The museum concept is simple: inspire and educate. Medal of Honor of recipients believe our lives have meaning only if lived to benefit the next generation. They believe that service to our youth is the highest form of patriotism. This museum will inspire patriotism, the lifeblood of a democracy. It will focus on the psyche of a young student entering an arena of superheroes wearing dog tags instead of capes.
That student will be thrilled with visuals of the selfless grandeur of individual physical courage and sacrifice, the foundation of his or her freedoms. That student will learn that physical courage can win a battle but moral courage can change the world.
That student will see on Mount Rushmore not only great Americans but an MOH recipient, Theodore Roosevelt, who spoke the motto of the museum: “The lives of true heroism are those in which there are no great deeds to look back on, the little things well done go to make up a successful and truly good life.”
That student will learn that it was an MOH recipient who first flew solo across the Atlantic, who first flew in clouds using a gyro to open up the skies for all, who was the first commissioner of the American Football League, who were great athletes, one a president, members of Congress, mayors, governors, journalists, physicians to presidents, famous actors, generals who fought and won our wars and built our railroads. It was an MOH recipient who wrote “Taps” and founded the CIA.
That student will walk out of that museum inspired with the conviction that he, too, can be a hero, knowing that the same values of courage and sacrifice that these men used to excel in combat they also used to excel in life.
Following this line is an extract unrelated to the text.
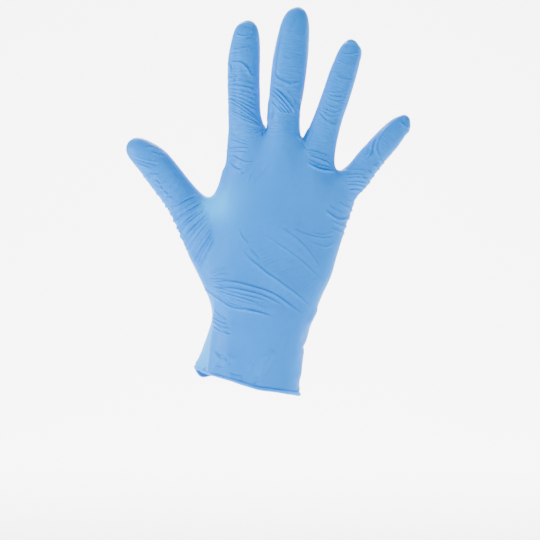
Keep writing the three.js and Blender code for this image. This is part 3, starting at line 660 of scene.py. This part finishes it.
def hangRim(obj, steps):
    selectOnly(obj)
    down = Vector(film["wristAxis"]) * film["rimHang"] / steps
    for _ in range(steps):
        bpy.ops.object.mode_set(mode="EDIT")
        bpy.ops.mesh.select_mode(type="EDGE")
        bpy.ops.mesh.select_all(action="DESELECT")
        selectBoundary()
        bpy.ops.mesh.extrude_region_move(TRANSFORM_OT_translate={"value": tuple(down)})
        bpy.ops.object.mode_set(mode="OBJECT")


hangRim(fineSkin, 4)
hangRim(coarseSkin, 2)

rimLine = {   # middle of the rolled edge in the picture; the far side dips below it at the left corner
    "points": [(193.6, 366.2), (201.6, 370.9), (215.9, 374.8), (232.2, 379), (244.6, 383.2), (258, 387.4),
               (275.3, 389.6), (290.6, 392), (299.4, 394)],
    "reach": 0.018,                # metres of film above the edge that follow it
    "samples": 40, "within": 0.97,
    "farDip": 0.0042, "dipFull": 0.0035, "dipEnd": -0.0200, "dipFade": 0.008, "dipTurn": 3.0,
}


def rimHeight(x):
    line = [fromPicture(*point) for point in rimLine["points"]]
    x = min(max(x, line[0][0]), line[-1][0])
    for (xa, za), (xb, zb) in zip(line, line[1:]):
        if x <= xb:
            return za + (zb - za) * (x - xa) / (xb - xa)
    return line[-1][1]


# Moves the film near the cuff's edge up or down so that the edge follows the picture's line.
def shapeRim(mesh, loop):
    middle = sum(loop, Vector()) / len(loop)
    axis = Vector(film["wristAxis"])
    slope = Vector((axis.z, 0, -axis.x))
    reach = max(abs((point - middle).dot(slope)) for point in loop)
    samples, half = rimLine["samples"], reach * rimLine["within"]
    now = {}
    for side in (-1, 1):
        now[side] = []
        for k in range(samples + 1):
            x = middle.x - half + half * 2 * k / samples
            sideLoop = [point for point in loop if (point.y - middle.y) * side > 0]
            near = sorted((abs(point.x - x), point.z) for point in sideLoop)[:2]
            now[side].append(sum(z for _, z in near) / len(near))
    places, normals = pointsAndNormals(mesh)
    for i, co in enumerate(places):
        over = (co - middle).dot(-axis)
        if over > rimLine["reach"]:
            continue
        side = -1 if co.y < middle.y else 1
        k = min(samples - 0.001, max(0.0, (co.x - middle.x + half) / (half * 2) * samples))
        low = int(k)
        current = now[side][low] + (now[side][low + 1] - now[side][low]) * (k - low)
        dip = 0.0
        if side > 0:
            dip = rimLine["farDip"] * min(1.0, max(0.0, (co.x - middle.x + reach) / rimLine["dipFull"]))
            dip *= min(1.0, max(0.0, (rimLine["dipEnd"] - co.x) / rimLine["dipFade"]))
            dip *= min(1.0, max(0.0, normals[i].y * rimLine["dipTurn"]))
        share = 1 - max(0.0, over) / rimLine["reach"]
        smooth = share * share * (3 - 2 * share)
        places[i] = co + Vector((0, 0, rimHeight(co.x) - current - dip)) * smooth
    movePoints(mesh, places)


fineRim, coarseRim = boundaryLoop(fineSkin.data), boundaryLoop(coarseSkin.data)
shapeRim(fineSkin.data, fineRim)
shapeRim(coarseSkin.data, coarseRim)
rim = boundaryLoop(fineSkin.data)
rimCentre = sum(rim, Vector()) / len(rim)


# Sets the inner skin inward by the film's thickness, which falls off near the edge.
def insetInnerSkin(mesh):
    places, normals = pointsAndNormals(mesh)
    for i, co in enumerate(places):
        over = abs((co - rimCentre).dot(Vector(film["wristAxis"])))
        near = min(1.0, over / film["thinBelow"])
        depth = film["edgeThickness"] + (film["thickness"] - film["edgeThickness"]) * near
        places[i] = co - normals[i] * depth
    movePoints(mesh, places)
    mesh.flip_normals()


insetInnerSkin(coarseSkin.data)
triangles = sum(len(face.vertices) - 2 for face in fineSkin.data.polygons)
applyModifier(fineSkin, "DECIMATE", ratio=film["triangles"] / triangles)
bpy.ops.object.select_all(action="DESELECT")
coarseSkin.select_set(True)
fineSkin.select_set(True)
bpy.context.view_layer.objects.active = fineSkin
bpy.ops.object.join()
bpy.ops.object.mode_set(mode="EDIT")
bpy.ops.mesh.select_mode(type="EDGE")
bpy.ops.mesh.select_all(action="DESELECT")
selectBoundary()
bpy.ops.mesh.bridge_edge_loops()
bpy.ops.object.mode_set(mode="OBJECT")
glove = fineSkin
glove.data.shade_smooth()
print("stage: film closed,", sum(len(p.vertices) - 2 for p in glove.data.polygons), "triangles")

# rolled edge of the cuff
roll = {
    "radius": 0.0012, "flat": 0.9, "inset": 0.0001,
    "uneven": 0.0002, "unevenScale": 110, "drift": 0.0003, "driftScale": 70,
    "thicker": 0.25, "thickerReach": 0.03,     # two or three turns of film, more of them at the right
    "around": 12, "spacing": 0.0009, "smoothing": 6,
}


def evenLoop(points, spacing):
    closed = points + [points[0]]
    lengths = [0.0]
    for a, b in zip(closed, closed[1:]):
        lengths.append(lengths[-1] + (b - a).length)
    count = int(lengths[-1] / spacing)
    even, k = [], 0
    for i in range(count):
        want = lengths[-1] * i / count
        while lengths[k + 1] < want:
            k += 1
        t = (want - lengths[k]) / (lengths[k + 1] - lengths[k])
        even.append(closed[k].lerp(closed[k + 1], t))
    return even


def rollEdge(name):
    loop = evenLoop(rim, roll["spacing"])
    for _ in range(roll["smoothing"]):
        loop = [(loop[i - 1] + loop[i] * 2 + loop[(i + 1) % len(loop)]) / 4 for i in range(len(loop))]
    shape = bmesh.new()
    rings = []
    axis = Vector(film["wristAxis"])
    for i, centre in enumerate(loop):
        along = (loop[(i + 1) % len(loop)] - loop[i - 1]).normalized()
        out = along.cross(axis).normalized()
        if out.dot(centre - rimCentre) < 0:
            out = -out
        thick = roll["radius"] + roll["uneven"] * noise.noise(centre * roll["unevenScale"])
        thick *= 1.0 + roll["thicker"] * min(1.0, max(-1.0, centre.x / roll["thickerReach"]))
        drift = roll["drift"] * noise.noise(centre * roll["driftScale"] + Vector((9, 2, 4)))
        centre = centre + out * (drift - roll["inset"])
        ring = []
        for k in range(roll["around"]):
            angle = 2 * math.pi * k / roll["around"]
            spoke = out * math.cos(angle) + axis * math.sin(angle) * roll["flat"]
            ring.append(shape.verts.new(centre + spoke * thick))
        rings.append(ring)
    for i, ring in enumerate(rings):
        after = rings[(i + 1) % len(rings)]
        for k in range(roll["around"]):
            m = (k + 1) % roll["around"]
            shape.faces.new((ring[k], ring[m], after[m], after[k]))
    bmesh.ops.recalc_face_normals(shape, faces=shape.faces)
    mesh = bpy.data.meshes.new(name)
    shape.to_mesh(mesh)
    shape.free()
    mesh.shade_smooth()
    obj = bpy.data.objects.new(name, mesh)
    bpy.context.collection.objects.link(obj)
    return obj


cuffRoll = rollEdge("cuffRoll")
print("stage: rolled edge made")

# Nitrile rubber, dipped on a form and chlorinated: an even pigmented blue, a soft dull sheen and no grain,
# stronger where it is slack or rolled, with painted light making it paler where thin film is lit through
# from behind.
nitrile = {
    "stretched": "#0086E4", "slack": "#007ADA", "litThrough": "#06AAFF",
    "rollBright": "#0092FF", "rollDeep": "#0088F8",
    "roughness": 0.46, "roughnessSwing": 0.05, "ior": 1.52, "gloss": 0.12,
    "patchMm": 26.0,                                        # slow change of shade over the film
    "gatherMm": 1.5, "gatherLongMm": 9.0, "gatherTilt": 0.12, "gatherHeight": 0.0008,
    "puckerMm": 2.6, "puckerHeight": 0.00006,
    "skinMm": 0.7, "skinHeight": 0.000012,
}


def nitrileFilm(name, stretched, slack):
    material = bpy.data.materials.new(name)
    material.use_nodes = True
    tree = material.node_tree
    tree.nodes.clear()
    place = addNode(tree, "ShaderNodeTexCoord").outputs["Object"]
    patches = addNode(tree, "ShaderNodeTexNoise", {
        "Scale": 1000 / nitrile["patchMm"], "Detail": 3.0, "Roughness": 0.5}, {
        "Vector": place}).outputs["Fac"]
    tone = addNode(tree, "ShaderNodeMix", {
        "data_type": "RGBA", 6: linearColour(slack), 7: linearColour(stretched)}, {"Factor": patches})
    # painted light: a paler cyan is mixed in where the film is marked as lit through from behind, over the
    # thumb's web and the flare behind the cuff
    paintedGlow = addNode(tree, "ShaderNodeAttribute", {"attribute_name": "paintedGlow"}).outputs["Fac"]
    colour = addNode(tree, "ShaderNodeMix", {
        "data_type": "RGBA", 7: linearColour(nitrile["litThrough"])}, {"Factor": paintedGlow, 6: tone.outputs[2]})
    dull = addNode(tree, "ShaderNodeMapRange", {
        "From Min": 0.3, "From Max": 0.7,
        "To Min": nitrile["roughness"] - nitrile["roughnessSwing"],
        "To Max": nitrile["roughness"] + nitrile["roughnessSwing"]}, {"Value": patches})
    across = addNode(tree, "ShaderNodeAttribute", {"attribute_name": "gatherPlace"}).outputs["Vector"]
    amount = addNode(tree, "ShaderNodeAttribute", {"attribute_name": "gather"}).outputs["Fac"]
    pulled = addNode(tree, "ShaderNodeMapping", {
        "Scale": (1 / nitrile["gatherLongMm"], 1 / nitrile["gatherMm"], 1.0),
        "Rotation": (0.0, 0.0, nitrile["gatherTilt"])}, {"Vector": across}).outputs["Vector"]
    gather = addNode(tree, "ShaderNodeTexNoise", {
        "Scale": 1.0, "Detail": 2.0, "Distortion": 0.4}, {"Vector": pulled})
    gathered = addNode(tree, "ShaderNodeMath", {"operation": "MULTIPLY"}, {
        0: gather.outputs["Fac"], 1: amount})
    normal = addNode(tree, "ShaderNodeBump", {"Distance": nitrile["gatherHeight"], "Strength": 1.0}, {
        "Height": gathered.outputs["Value"]}).outputs["Normal"]
    for layer in ("pucker", "skin"):
        grain = addNode(tree, "ShaderNodeTexNoise", {
            "Scale": 1000 / nitrile[layer + "Mm"], "Detail": 2.0}, {"Vector": place})
        normal = addNode(tree, "ShaderNodeBump", {"Distance": nitrile[layer + "Height"], "Strength": 1.0}, {
            "Height": grain.outputs["Fac"], "Normal": normal}).outputs["Normal"]
    shader = addNode(tree, "ShaderNodeBsdfPrincipled", {
        "IOR": nitrile["ior"], "Specular IOR Level": nitrile["gloss"]}, {
        "Base Color": colour.outputs[2], "Roughness": dull.outputs["Result"], "Normal": normal})
    addNode(tree, "ShaderNodeOutputMaterial", None, {"Surface": shader.outputs["BSDF"]})
    return material


# Stretched nitrile film: dipped and dried on a former, so smooth and evenly dull.
filmBlue = nitrileFilm("dippedNitrileFilm", nitrile["stretched"], nitrile["slack"])
# Rolled nitrile edge: the same film in turns, thicker, so the blue is stronger.
rollBlue = nitrileFilm("rolledNitrileEdge", nitrile["rollBright"], nitrile["rollDeep"])
glove.data.materials.append(filmBlue)
cuffRoll.data.materials.append(rollBlue)
for piece in (glove, cuffRoll):
    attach(piece, "root")
    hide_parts("glove")

# stage, light and camera
stage = {   # metres; a floor of paper that bends up into a wall well behind the glove
    "floor": -0.17, "back": 2.7, "front": 3.0, "side": 3.4, "top": 2.8, "bend": 0.7, "bendSteps": 12,
    "colour": "#FBFBFB", "roughness": 0.9,
}


def sweep():
    profile = [(-stage["front"], stage["floor"])]
    for k in range(stage["bendSteps"] + 1):
        angle = math.pi / 2 * k / stage["bendSteps"]
        profile.append((stage["back"] - stage["bend"] + stage["bend"] * math.sin(angle),
                        stage["floor"] + stage["bend"] * (1 - math.cos(angle))))
    profile.append((stage["back"], stage["top"]))
    mesh = bpy.data.meshes.new("paperSweep")
    verts = [(x, y, z) for y, z in profile for x in (-stage["side"], stage["side"])]
    faces = [(2 * i, 2 * i + 1, 2 * i + 3, 2 * i + 2) for i in range(len(profile) - 1)]
    mesh.from_pydata(verts, [], faces)
    mesh.shade_smooth()
    obj = bpy.data.objects.new("paperSweep", mesh)
    bpy.context.collection.objects.link(obj)
    # Matt background paper: uncoated white roll paper, so bright and without a sheen.
    paper = bpy.data.materials.new("mattBackgroundPaper")
    paper.use_nodes = True
    shader = paper.node_tree.nodes["Principled BSDF"]
    shader.inputs["Base Color"].default_value = linearColour(stage["colour"])
    shader.inputs["Roughness"].default_value = stage["roughness"]
    mesh.materials.append(paper)


sweep()
glovePoint, paperPoint = (0.01, 0.0, 0.12), (0.01, 2.5, 0.1)
lamps = [
    {"name": "keyLight", "place": (-1.5, -0.55, 0.40), "watts": 38.0, "size": 0.45, "aim": glovePoint},
    {"name": "fillLight", "place": (1.1, -1.9, 0.5), "watts": 20.0, "size": 1.0, "aim": glovePoint},
    {"name": "topLight", "place": (0.1, -0.1, 1.6), "watts": 4.0, "size": 0.8, "aim": glovePoint},
    {"name": "rimLight", "place": (1.5, 0.7, 0.45), "watts": 18.0, "size": 0.6, "aim": glovePoint},
    {"name": "paperLight", "place": (0.0, 1.7, 2.0), "watts": 360.0, "size": 2.0, "aim": paperPoint},
]
for item in lamps:
    data = bpy.data.lights.new(item["name"], "AREA")
    data.energy = item["watts"]
    data.size = item["size"]
    lamp = bpy.data.objects.new(item["name"], data)
    lamp.location = item["place"]
    toAim = Vector(item["aim"]) - Vector(item["place"])
    lamp.rotation_euler = toAim.to_track_quat("-Z", "Y").to_euler()
    bpy.context.collection.objects.link(lamp)
room = {"colour": "#FFFFFF", "strength": 0.4}   # even light from all round
world = bpy.data.worlds.new("softRoom")
world.use_nodes = True
world.node_tree.nodes["Background"].inputs["Color"].default_value = linearColour(room["colour"])
world.node_tree.nodes["Background"].inputs["Strength"].default_value = room["strength"]
bpy.context.scene.world = world

centreX, centreZ = fromPicture(view["pixels"] / 2, view["pixels"] / 2)
cameraData = bpy.data.cameras.new("photoCamera")
cameraData.sensor_width = view["sensor"]
cameraData.lens = view["sensor"] * view["distance"] / (view["pixels"] * view["metresPerPixel"])
cameraData.dof.use_dof = False
camera = bpy.data.objects.new("photoCamera", cameraData)
camera.location = (centreX, -view["distance"], centreZ)
camera.rotation_euler = (math.pi / 2, 0, 0)
bpy.context.collection.objects.link(camera)
bpy.context.scene.camera = camera
print("stage: stage, lights and camera set")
That student will know those same values can be his to excel in his life. He will learn that fear is an emotion but courage is a decision. G.K. Chesterton said that, “Art is the signature of man.” This museum will be the signature of all MOH recipients and the values they embodied in our past and hope to inspire in our future.
Frankly, I am amazed in the delays surrounding this national treasure. It is time to get off our butts and get it done, to open this treasure for America.
Army Maj. Gen. Patrick Brady (retired) is a Medal of Honor recipient.